### Recommend skill from job title

In [1]:
import pandas as pd

In [2]:
def load_data():
    df_title_skills = pd.read_csv("top_skills.csv")
    df_skills = df_title_skills.groupby("job_title")["recommended_skills_tfidf"].apply(list)
    return df_skills.to_dict()

In [3]:
title_skills_dict = load_data()

In [4]:
def find_skills(input_title, top_n=5):
    try:
        return title_skills_dict[input_title][:top_n]
    except KeyError:
        return None

In [5]:
find_skills("data scientist")

['Data Science', 'Python', 'Machine Learning', 'Algorithm', 'Statistics']

In [6]:
find_skills("python developer")

['Python',
 'Django',
 '(Structured Query Language) SQL',
 'Amazon Web Services (AWS)',
 'Software Development']

In [7]:
find_skills("business developer")

['Business Development Techniques',
 'English',
 'Prospecting',
 'B2B',
 'Customer Relationship Management (CRM)']
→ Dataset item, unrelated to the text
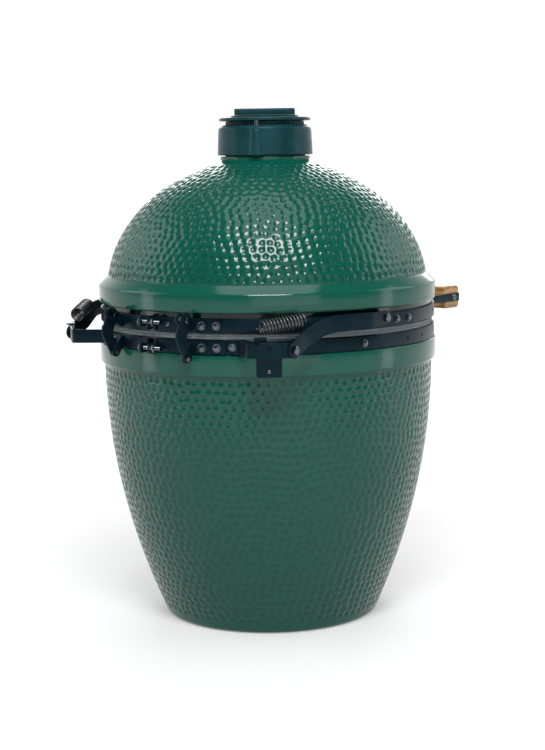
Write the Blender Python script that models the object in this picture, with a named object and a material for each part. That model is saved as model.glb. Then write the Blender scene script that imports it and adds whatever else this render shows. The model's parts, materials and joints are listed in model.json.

### Recommend skills from skills

In [8]:
def load_skill_matrix():
    """Load skill corelation matrix"""
    df_input = pd.read_csv("skill_matrix.csv")
    skills_dict = df_input.groupby("skill_id_1")[["skill_id_2", "rescaled_factorized_correlation"]].apply(lambda x: [tuple(x.iloc[i]) for i in range(1, len(x))])
    return skills_dict

In [9]:
def load_id_skill_dict():
    """Load id and skill dictionary"""
    df_input = pd.read_excel("skill_matrix_production.xlsx")
    id_skill_dict = dict(zip(df_input["skill_id"], df_input["skill_name_en"]))
    skill_id_dict = dict(zip(df_input["skill_name_en"], df_input["skill_id"]))
    return id_skill_dict, skill_id_dict

In [20]:
def find_skills(input_skills, top_n=10):
    """Find all correlated skills and sort them"""
    skill_ids = [skill_id_dict[skill] for skill in input_skills]
    out_list = []
    for _id in skill_ids:
        out_list += skill_dict[_id]
    sorted_ids = sort_skills(out_list)
    out_skill_name = [id_skill_dict[x] for x in sorted_ids if x not in skill_ids]
    return out_skill_name[:top_n]

In [16]:
def sort_skills(input_skill_score):
    """Sort skills by freqency and correlation score"""
    df_temp = pd.DataFrame(input_skill_score, columns=["id", "score"])
    df = df_temp.groupby("id").mean()
    df["freq"] = df_temp["id"].value_counts()
    df_out = df.sort_values(by=["freq", "score"], ascending=[False, False])
    out_id = list(df_out.index.astype(int))
    return out_id

In [12]:
skill_dict = load_skill_matrix()

In [13]:
id_skill_dict, skill_id_dict = load_id_skill_dict()

In [21]:
find_skills(["Python", "Java", "Django"])

['Programming',
 'C++',
 'HTML5',
 'Java - Hibernate',
 'XML - REST',
 'Perl',
 'Representational state transfe (REST)',
 'XML',
 'Java - Web Application',
 'Ruby ']